Trevor Best: All of these factors matter, but logistics and proximity play a critical role. Efficient feedstock access and fuel distribution can ultimately determine project viability.
Q: The SAF space is getting crowded with new pathways and startups. How do you think competitive dynamics will evolve over the next five years?
Trevor Best: HEFA currently dominates the market but will eventually face feedstock constraints. Power-to-liquids and alcohol-to-jet remain promising but economically challenged. We believe biogas-to-SAF will emerge as a major pathway over the next decade. As competition intensifies, access to feedstock and cost leadership will define winners. In many ways, we’re entering a land-grab phase.
Q: Looking past SAF, where else do you see Syzygy’s technology creating value—clean hydrogen, e-methanol, chemicals, or industrial heat?
Trevor Best: Our core innovation—transforming traditional catalysts into high-performance photocatalysts—has broad applicability. Beyond SAF, we’ve demonstrated hydrogen, ammonia, ethylene, butadiene, and many other reactions. SAF is our beachhead, but over time we intend to deploy this technology across the chemical and fuels landscape.

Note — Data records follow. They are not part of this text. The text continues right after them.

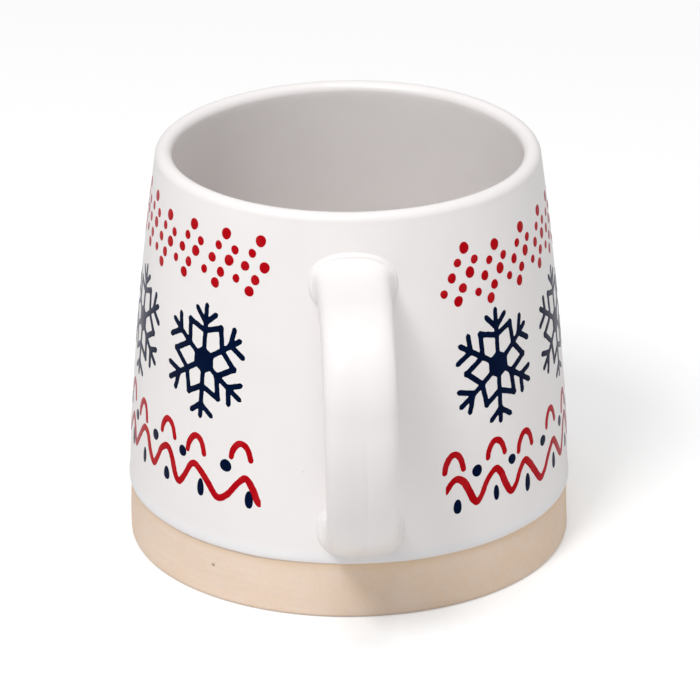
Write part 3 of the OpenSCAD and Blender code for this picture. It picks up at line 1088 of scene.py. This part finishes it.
    def dropped(self, root: Root, section: np.ndarray, off: float) -> np.ndarray:
        """Push a section along the line at a root until it meets the wall.

        Args:
            root: Which root.
            section: Thickness and width coordinates.
            off: Distance of the wall's surface outside the clay.

        Returns:
            Points on the wall.
        """
        s = self.root_at(root)
        _, along, _ = self.line(s)
        away = root.sign * along
        start = self.ring(s, section)
        low, high = np.full(len(start), -self.push), np.full(len(start), self.push)
        for _ in range(self.halvings):
            middle = (low + high) / 2
            point = start + middle[:, None] * away
            outside = self.outside_wall(point, off)
            high = np.where(outside, middle, high)
            low = np.where(outside, low, middle)
        return start + ((low + high) / 2)[:, None] * away

    def outside_wall(self, point: np.ndarray, off: float) -> np.ndarray:
        """Return whether each point lies outside the wall's surface, off away from the clay."""
        angle = np.degrees(np.arctan2(point[:, 0], -point[:, 1]))
        wall = self.form.place(angle, self.form.clay_r(point[:, 2]) + off, point[:, 2])
        return np.hypot(point[:, 0], point[:, 1]) > np.hypot(wall[:, 0], wall[:, 1])

    def collar_ring(self, root: Root, share: float, extra: float, h: float, off: float,
                    wall_off: float) -> np.ndarray:
        """Return one ring of a collar.

        Args:
            root: Which root.
            share: 1 at the collar's full outline, 0 at the strap.
            extra: Extra growth all around.
            h: Height above the wall's surface.
            off: Distance outside the clay.
            wall_off: Distance of the wall's surface outside the clay.

        Returns:
            The ring, which follows the wall near it and the strap away from it.
        """
        s = self.root_at(root)
        at = s + root.sign * h
        section = self.section(at, off, self.collar_side * share + extra, self.collar_rise * share + extra,
                               self.square - share)
        _, along, _ = self.line(s)
        on_wall = self.dropped(root, section, wall_off) + root.sign * h * along
        on_strap = self.ring(at, section)
        follow = np.clip(share * 1.15, 0, 1) ** 0.8 if h > 0 else 1.0
        return follow * on_wall + (1 - follow) * on_strap

    def collar_front(self, root: Root, off: float, last: float) -> list:
        """Return the rings from a collar's rounded rim to the strap.

        Args:
            root: Which root.
            off: Distance outside the clay.
            last: Angle of the last step of the hollow curve, up to 90.

        Returns:
            Rings from the wall outwards.
        """
        rim = self.collar_edge + off
        rings = [self.collar_ring(root, 1, extra, h * rim, off, 0) for extra, h in self.rim_steps]
        for degrees in np.arange(24, last + 0.1, 6):
            a = math.radians(degrees)
            h = rim + (self.collar_l - rim) * (1 - math.cos(a)) ** 1.15
            rings.append(self.collar_ring(root, 1 - math.sin(a), 0, h, off, 0))
        return rings

    def slip_collar(self, root: Root) -> Shape:
        """Return the slip collar around one root, between the wall, the strap and the glaze."""
        outer = [self.collar_ring(root, 1, 0, 0, 0, 0)] + self.collar_front(root, 0, 78)
        s = self.root_at(root)
        stations = s + root.sign * np.linspace(self.collar_l - 0.4, self.end_gap, 5)
        inner = [self.ring(at, self.section(at, self.slip_gap)) for at in stations]
        inner.append(self.dropped(root, self.section(s, self.slip_gap), 0))
        return hollow_loop(np.array(outer + inner))

    def root_glaze(self, root: Root) -> Shape:
        """Return the glaze over one collar, with a soft fillet where it meets the body's glaze."""
        coat = self.form.coat
        steps = [(0, 0), *((self.fillet * share, h) for share, h in self.fillet_steps), (0.03, 0.42)]
        foot = [self.collar_ring(root, 1, 0, 0, coat, 0)]
        foot += [self.collar_ring(root, 1, extra, max(h, 0), coat, coat + min(h, 0)) for extra, h in steps]
        outer = self.collar_front(root, coat, 90)
        inner = self.collar_front(root, 0, 90)[::-1] + [self.collar_ring(root, 1, 0, 0, 0, 0)]
        return hollow_loop(np.array(foot + outer + inner))

    def root_outline(self, root: Root) -> np.ndarray:
        """Return where one root passes through the body's glaze, as angles and heights."""
        ring = self.collar_ring(root, 1, 0, 0, self.form.coat, self.form.coat)
        return np.stack([np.degrees(np.arctan2(ring[:, 0], -ring[:, 1])), ring[:, 2]], -1)

    def strap(self) -> Shape:
        """Return the clay strap, whose ends follow the wall."""
        start, stop = self.root_at(Root.UPPER), self.root_at(Root.LOWER)
        rows = int((stop - start) / self.ring_step)
        stations = np.linspace(start + self.end_gap, stop - self.end_gap, rows)
        rings = [self.dropped(Root.UPPER, self.section(start, 0), 0)]
        rings += [self.ring(s, self.section(s, 0)) for s in stations]
        rings.append(self.dropped(Root.LOWER, self.section(stop, 0), 0))
        middle = np.zeros((1, 2))
        ends = np.vstack([self.dropped(root, middle, 0) for root in (Root.UPPER, Root.LOWER)])
        return capped_loft(np.array(rings), ends)

    def glaze(self) -> Shape:
        """Return the glaze around the strap, between the two collars."""
        start = self.root_at(Root.UPPER) + self.collar_l
        stop = self.root_at(Root.LOWER) - self.collar_l
        stations = np.linspace(start, stop, int((stop - start) / self.ring_step))
        outer = [self.ring(s, self.section(s, self.form.coat)) for s in stations]
        inner = [self.ring(s, self.section(s, 0)) for s in stations[::-1]]
        return hollow_loop(np.array(outer + inner))

    def build(self, bench: Bench) -> None:
        """Set out the strap, its joints and its glaze."""
        bench.set_out("clay_handle", self.strap())
        bench.set_out("handle_glaze", self.glaze())
        for root in Root:
            bench.set_out(f"{root.value}_slip_joint", self.slip_collar(root))
            bench.set_out(f"{root.value}_root_glaze", self.root_glaze(root))


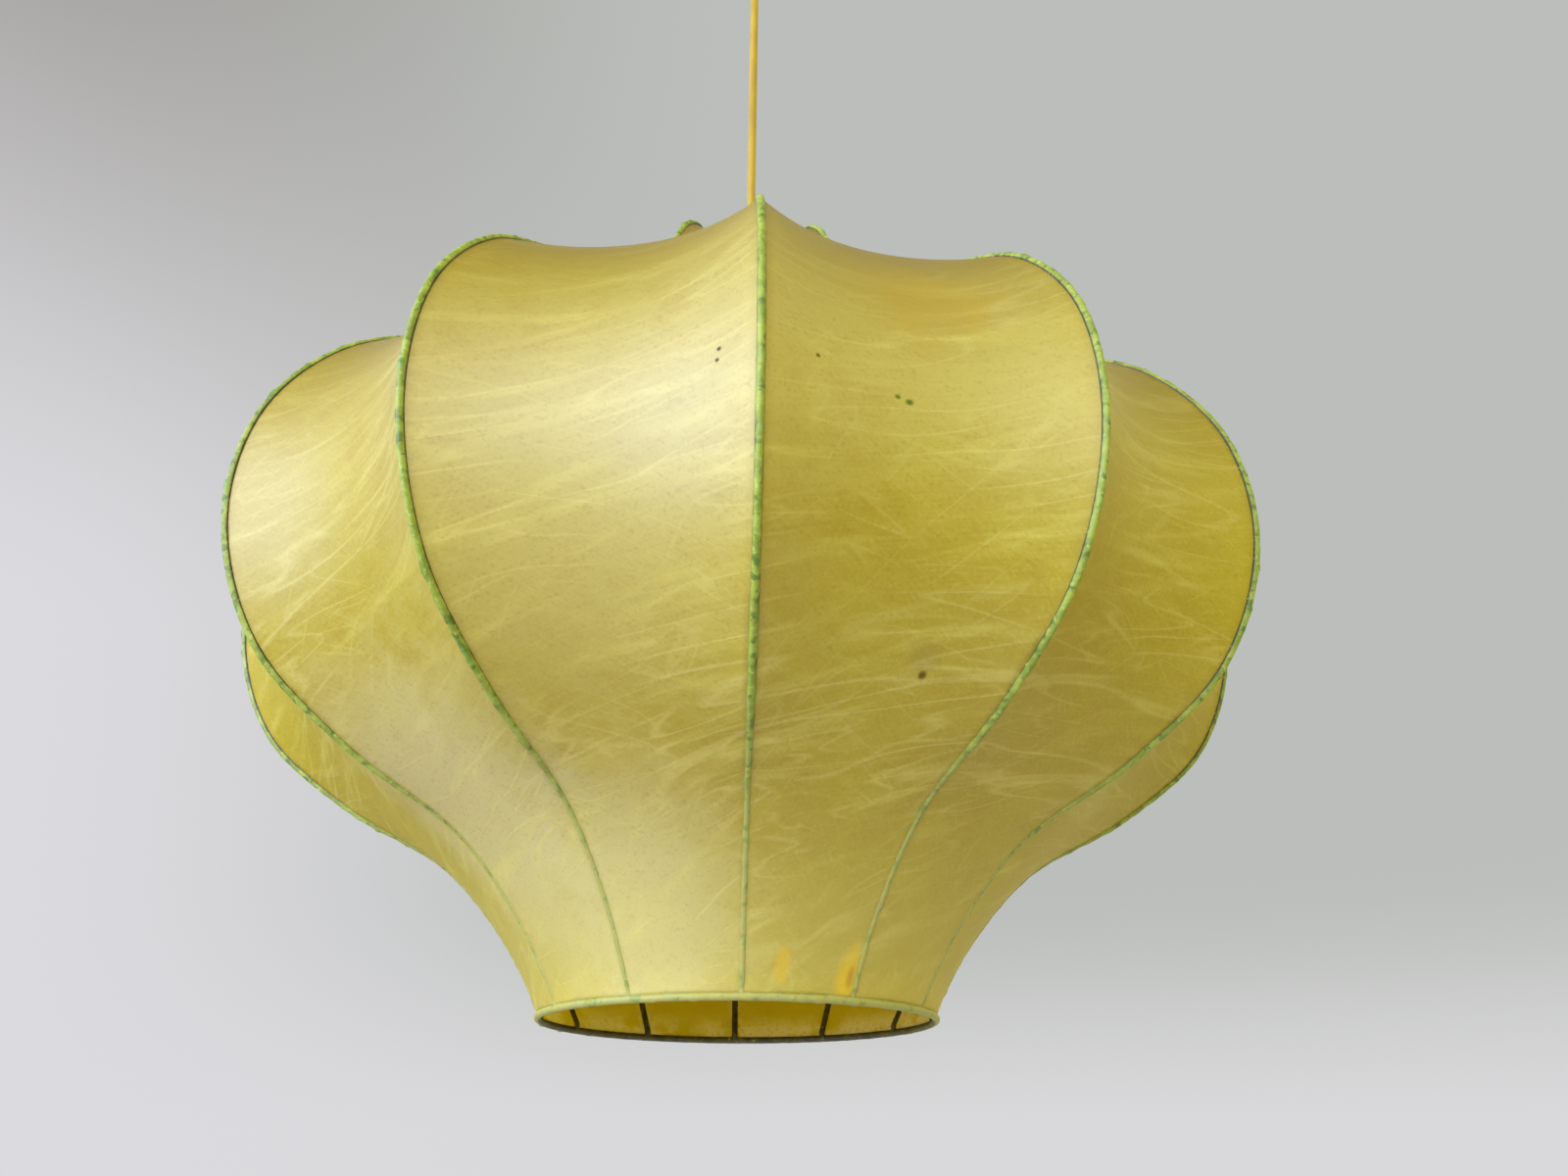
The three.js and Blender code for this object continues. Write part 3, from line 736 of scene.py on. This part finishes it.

Q: As we move toward a low-carbon fuels economy across aviation, shipping, and chemicals, how does Syzygy decide where to place its bets?
Trevor Best: We continuously assess techno-economics, policy support, and adoption barriers. Hydrogen was an early focus, but unrealistic cost assumptions led us to pivot toward SAF, where mandates and drop-in compatibility exist.
Looking forward, trends such as deglobalization and CO2 utilization may create opportunities in localized chemical production and methanol. Our modular approach positions us well for these emerging needs.
Q: Finally, on a personal note—what excites you most right now: the technology breakthroughs, the commercial traction, or the chance to reshape how fuels are made?
Trevor Best: All of it excites me, but if I had to choose one, it’s the elegance of the core catalyst technology. The fundamental science only fully understood in the past decade—is beautiful, powerful, and fundamentally superior to legacy approaches. That’s what truly motivates me.